Plotting hazard ratios — partial effects in the Cox PH model
- See this excellent discussion
- Graphical methods to illustrate the nature of the relation between a continuous variable and the outcome when using restricted cubic splines with a Cox proportional hazards model by Peter Austin
The datadist function — purpose and how it is used?
datadist computes descriptive summaries of a series of variables (typically all the variables in the analysis dataset) so that predictions, graphs, and effects are easier to get. For example, when a predictor value is not given to Predict(), the predictor will be set to the median (mode for categorical predictors). When a range is not given for a predictor being plotted on the x-axis to get predicted values on the y-axis, the range defaults to the 10th smallest to the 10th largest predictor value in the dataset. The default range for continuous predictors for getting effect measures such as odds ratios or differences in means is the inter-quartile-range. All the the summary statistics needed for these are computed by datadist and stored in the object you assign the datadist result to.
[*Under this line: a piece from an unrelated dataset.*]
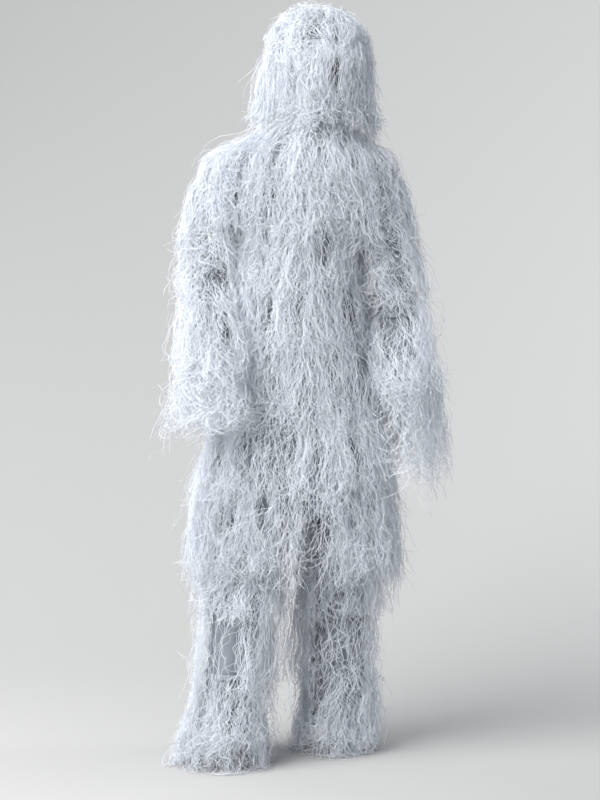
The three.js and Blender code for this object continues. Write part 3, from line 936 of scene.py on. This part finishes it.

You have to run options(datadist=...) to let rms know which object holds the datadist results.
Arguments and details of functions for missing data: transcan and aregImpute
transcan is used for nonlinear principal component analysis and for single imputation. aregImpute is used for multiple imputation (preferred). There are many arguments and many examples of using these functions in their help files and also in case studies in the RMS text and course notes.
When to use data.table vs standard R data.frames?
data.table is highly recommended for a variety of reasons related to the ease of manipulating data tables in simple and complex ways. All data tables are data frames, so data tables are valid inputs to rms functions.
Working with labels and how they interact with rms functions
labels are typically specified with the Hmisc upData function or with label(x) <- 'some label'. Labels are automatically created with various dataset imports. Labels are used for several rms functions, primarily with axis labels. When a variable has a units attribute in addition to a label, the units appear in a smaller font at the end of the label when forming an axis label. For some functions there is an option to use variable names in place of labels in the output.